Передо мной было живописное массовое действо, был полюбившийся мне раёшный стих книттельферз, была многоголосица войска: гогот, рев, брань, стон, жалоба… Сам вышедший недавно из солдатской среды, я мог, пожалуй, передать это достаточно живо. В знаменитом монологе капуцина, отмеченном у нас и Толстым, и Тургеневым, перемешались пророчества и каламбуры, латынь и похабщина. Сумбурное, вздыбленное, барочное время. Я чувствовал, что, опираясь на шиллеровский текст, одолеваю своих предшественников.
Целомудренного Мея:
То-то не очень-то глотку дери,
Чаще молися: “Помилуй, Создатель!”
Нежели вскрикивай: “Черт побери!”
Корректного Зоргенфрея:
Рот-то разинуть – должен сказать я
Так же легко для “Господи спаси!”,
Как и для “дьявол тебя разрази!”…
Я вколачивал:
Ведь как будто ничуть не трудней сказать:
“С нами Божья Матерь!”, чем “В бога мать!”…
Радовался: у меня крепче!
Главное, однако, состояло в другом. В том, чтобы пробиться к персонажам, различить в гигантской солдатской массе лица, характеры, судьбы. Шиллер внушал: надо всех их понять, не возвышаться над ними. Сочувствовать. Каждый здесь, в этой одичавшей, свирепой толпе, несчастен по-своему. Всем худо. Все неприкаянны. Всех гонит “страшенная сила” – метла войны. Каждый заслуживает снисхождения. “Жаль их, они неплохие ребята…”, “Видит бог, горемычная жизнь у нас…”, “Не для нас золотые колосья шумят, бесприютен на свете солдат…” Такие реплики для меня в пьесе дороже всего.

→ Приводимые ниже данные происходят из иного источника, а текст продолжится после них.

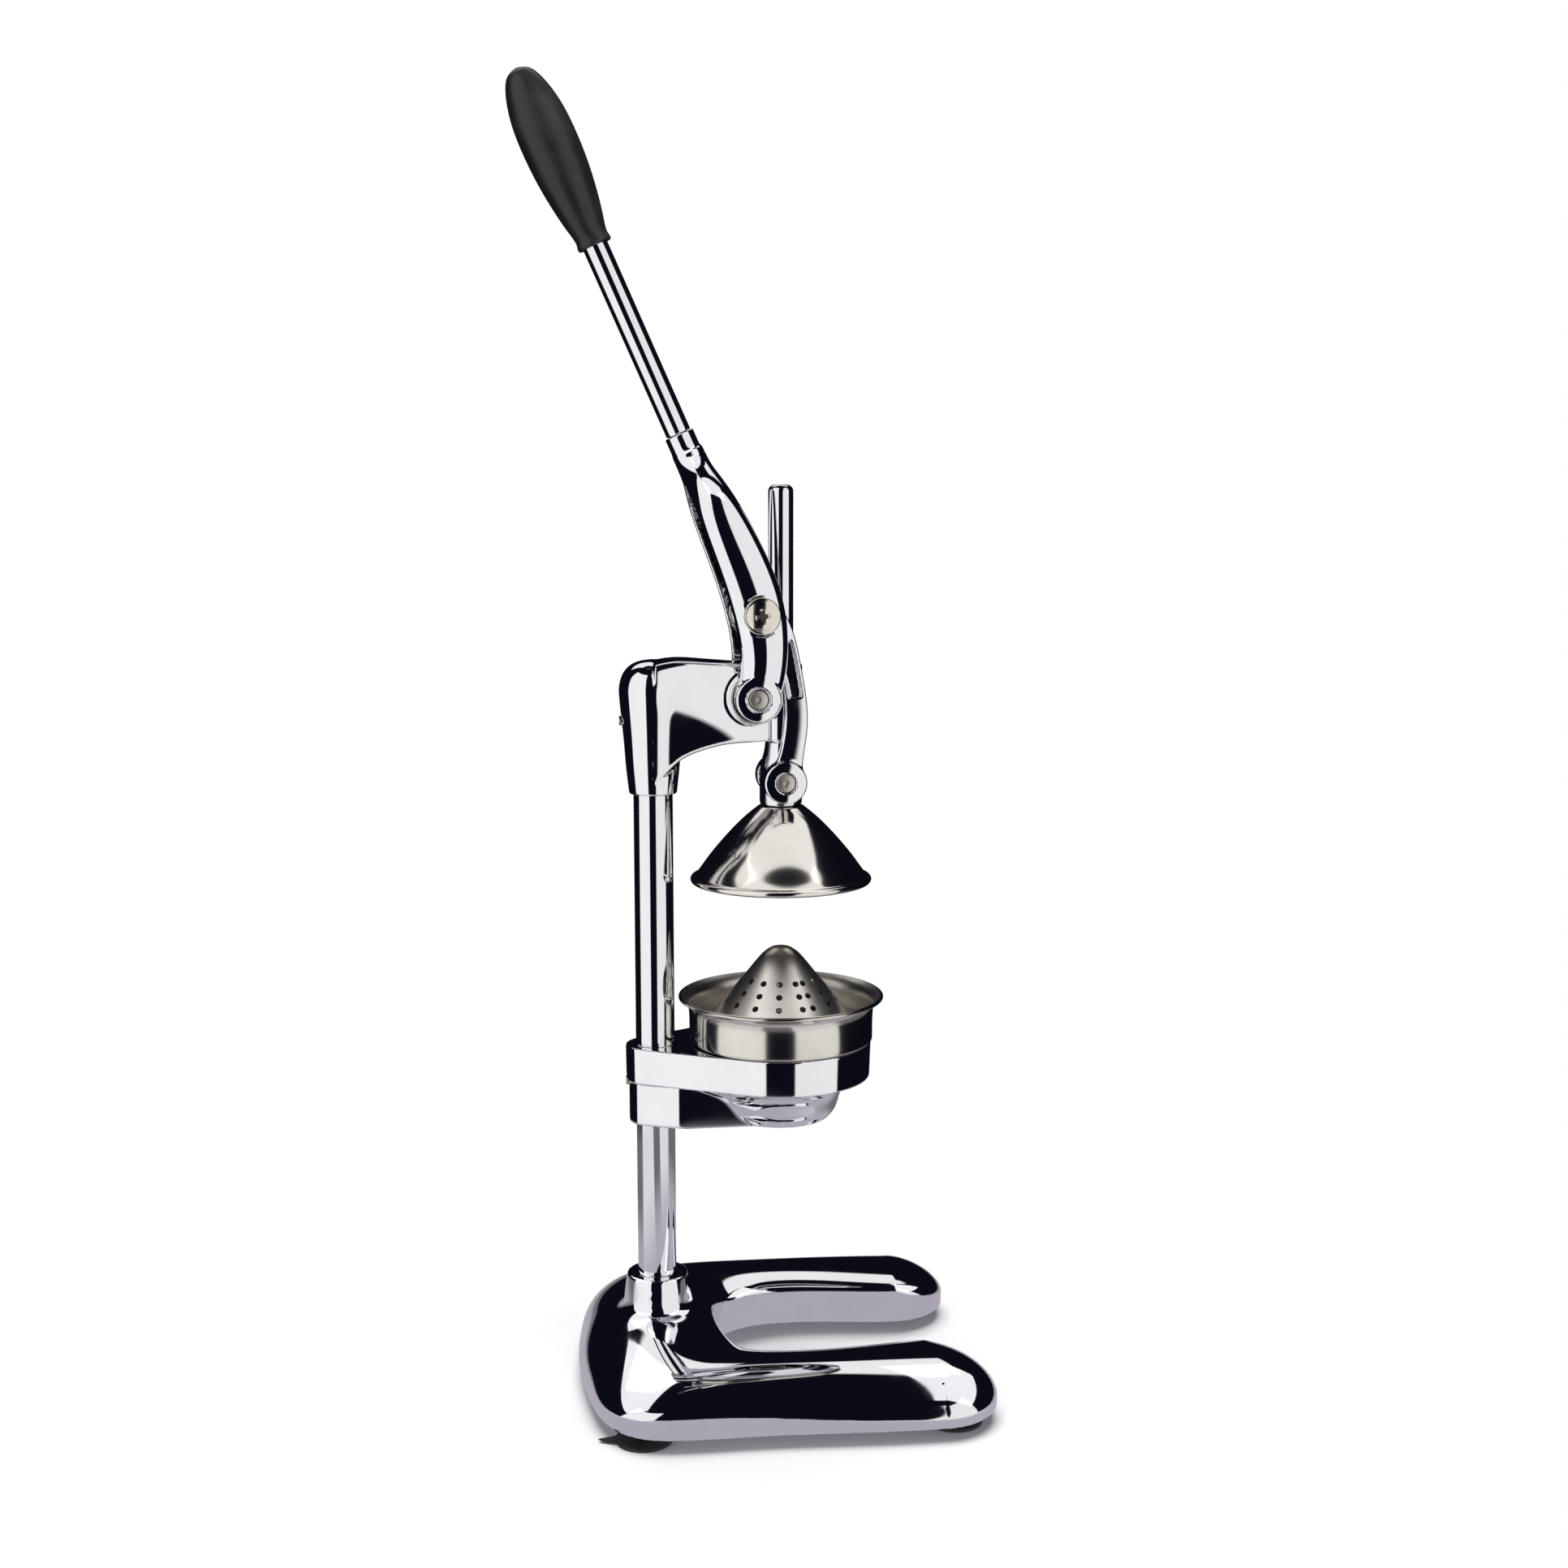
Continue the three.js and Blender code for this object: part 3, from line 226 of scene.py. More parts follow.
# Each panel: from and to across, from and to up, in degrees, its strength, and how many degrees
# its near edge leans aside for each degree up. Across is 0 towards the camera and grows to the
# camera's right.
panels = {
    "left": (-86, -19, -90, 54, 1.0, 0.0),
    "right_front": (18.5, 78, -90, 52, 0.92, 0.3),
    "behind_left": (-180, -128, 37, 66, 0.95, 0.0),
    "behind_right": (130, 180, 46, 72, 0.95, 0.0),
}


def build_studio():
    world = bpy.data.worlds.new("studio")
    bpy.context.scene.world = world
    world.use_nodes = True
    paint = Paint(world.node_tree)
    towards = paint.take(paint.node("TexCoord"), "Generated")
    turn = {"Vector": towards, "Rotation": (0, 0, camera_turn)}
    turned_towards = paint.node("Mapping", turn, vector_type="POINT")
    across, depth, up = paint.split(turned_towards, "XYZ")
    around = paint.around(across, depth)
    height = paint.maths("ARCSINE", up) * (180 / math.pi)
    lit = 0.0
    for left, right, low, high, strength, lean in panels.values():
        leaning = around - paint.maths("MAXIMUM", height, 0.0) * lean
        mask = paint.ramp(leaning, left - panel_edge, left + panel_edge)
        mask = mask * paint.ramp(around, right - panel_edge, right + panel_edge, 1, 0)
        edges = low - panel_edge, low + panel_edge, high - panel_edge, high + panel_edge
        lit = lit + mask * paint.between(height, *edges) * strength
    colour = paint.mix(paint.maths("MINIMUM", lit, 1.0), dark_room, panel_white)
    ray = paint.take(paint.node("LightPath"), "Is Camera Ray")
    background = paint.node("Background", {"Color": paint.mix(ray, colour, white_room)})
    paint.node("OutputWorld", {"Surface": background})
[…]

Эх, парень! Дурные пошли времена…
Вот в чем, на мой взгляд, таился ключ к пониманию ландскнехтов, которых слепая жажда свободы привела к Валленштейну: вахмистра, кирасир, аркебузиров, стрелков, рекрута. Смягчающие обстоятельства изыскивались и для шулера-крестьянина, в свою очередь обворованного солдатней, и для старого пройдохи, бродячего миссионера-капуцина, да и для самого герцога Валленштейна.

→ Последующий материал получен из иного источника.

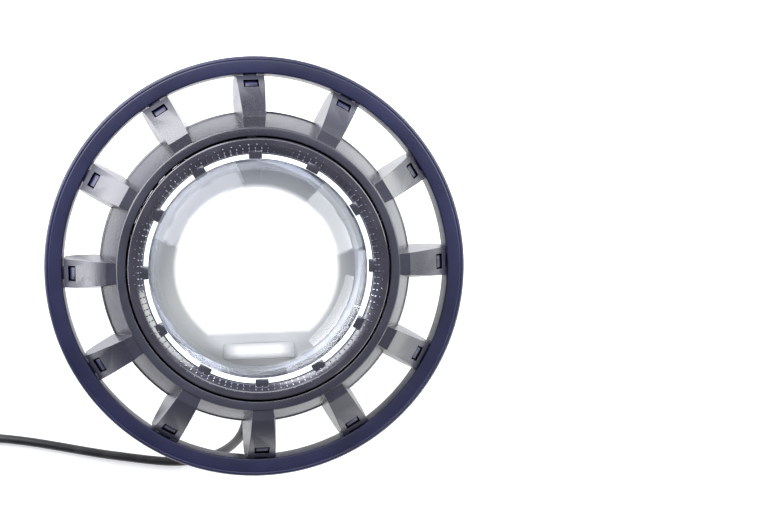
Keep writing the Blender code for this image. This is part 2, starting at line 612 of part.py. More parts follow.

Опутанный приязнью и враждой,
В истории проходит этот образ.
Но долг искусства – к взорам и сердцам,
Как человека, вновь его приблизить.
Оно, храня во всем и связь, и меру,
Все крайности приводит к правде жизни
И в гуще жизни видит человека,
И потому на мрачные созвездья
Оно слагает главную вину…
Если бы мы учились у Шиллера!
“Мрачные созвездья” – объективный ход истории – это то, что стоит над осознанными поступками людей, которые “в гуще жизни”, в повседневности, разумеется, несут ответственность за свои действия, но оправданы могут быть (то есть поняты, по принципу: понять – простить) одним лишь искусством.
Не смеет повседневность
И не должна глумиться над искусством!..
Так шло время, шел к концу год 1952-й, бедный внешними событиями, полный предощущений. В тишине прокуренной ванной комнаты в квартире в Печатниковом переулке я чуть ли не круглыми сутками изо дня в день общался с Шиллером.

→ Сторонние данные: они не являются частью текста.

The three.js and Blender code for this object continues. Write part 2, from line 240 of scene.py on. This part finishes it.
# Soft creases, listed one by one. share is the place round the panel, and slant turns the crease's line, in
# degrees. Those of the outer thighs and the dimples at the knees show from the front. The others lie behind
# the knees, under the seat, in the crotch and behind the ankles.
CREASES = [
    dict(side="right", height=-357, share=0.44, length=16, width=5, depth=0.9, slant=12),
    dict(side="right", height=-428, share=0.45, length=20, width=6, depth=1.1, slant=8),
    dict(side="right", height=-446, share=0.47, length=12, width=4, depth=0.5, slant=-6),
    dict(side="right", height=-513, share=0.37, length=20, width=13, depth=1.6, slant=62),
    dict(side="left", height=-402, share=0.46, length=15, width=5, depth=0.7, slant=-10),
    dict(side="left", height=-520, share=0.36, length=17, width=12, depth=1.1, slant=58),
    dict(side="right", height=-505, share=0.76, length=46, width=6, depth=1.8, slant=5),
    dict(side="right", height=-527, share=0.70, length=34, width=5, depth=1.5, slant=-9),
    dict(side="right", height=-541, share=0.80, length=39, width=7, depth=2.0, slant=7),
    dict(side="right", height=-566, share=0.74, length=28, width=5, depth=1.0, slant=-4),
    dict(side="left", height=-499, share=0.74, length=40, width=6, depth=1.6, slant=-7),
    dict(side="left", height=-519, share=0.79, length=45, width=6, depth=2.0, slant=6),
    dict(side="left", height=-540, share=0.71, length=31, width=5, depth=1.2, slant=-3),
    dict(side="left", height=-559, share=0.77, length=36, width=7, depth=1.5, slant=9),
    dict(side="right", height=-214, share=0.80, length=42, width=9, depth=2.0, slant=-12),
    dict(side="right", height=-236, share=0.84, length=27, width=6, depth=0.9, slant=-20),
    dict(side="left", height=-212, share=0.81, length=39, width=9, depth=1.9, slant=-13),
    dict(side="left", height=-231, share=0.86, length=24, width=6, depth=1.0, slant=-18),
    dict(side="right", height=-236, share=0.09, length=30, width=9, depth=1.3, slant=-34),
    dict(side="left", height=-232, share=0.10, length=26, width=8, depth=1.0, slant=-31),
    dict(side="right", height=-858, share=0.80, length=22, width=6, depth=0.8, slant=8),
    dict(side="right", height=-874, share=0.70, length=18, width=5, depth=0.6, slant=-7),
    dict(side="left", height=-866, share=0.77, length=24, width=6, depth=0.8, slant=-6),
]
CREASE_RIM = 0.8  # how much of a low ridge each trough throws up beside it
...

И однажды, на раннем рассвете, грянула заключительная песнь всадников:
Друзья! На коней! Покидаем ночлег!
В широкое поле ускачем!
Лишь там не унижен еще человек,
Лишь в поле мы кое-что значим.
И нет там заступников ни у кого,
Там каждый стоит за себя самого…
Я понял, что в моей жизни произошло нечто большее, чем завершение крупной литературной работы: я прошел еще одну школу.
3
В ноябре 1959 года в составе делегации Союза писателей я попал на двухсотлетие Шиллера в Веймар.
На вокзале нас встретил прикрепленный к нам переводчик.
Он осведомился:
– Вы приехали на юбилей Шиллера или в рамках братской дружбы?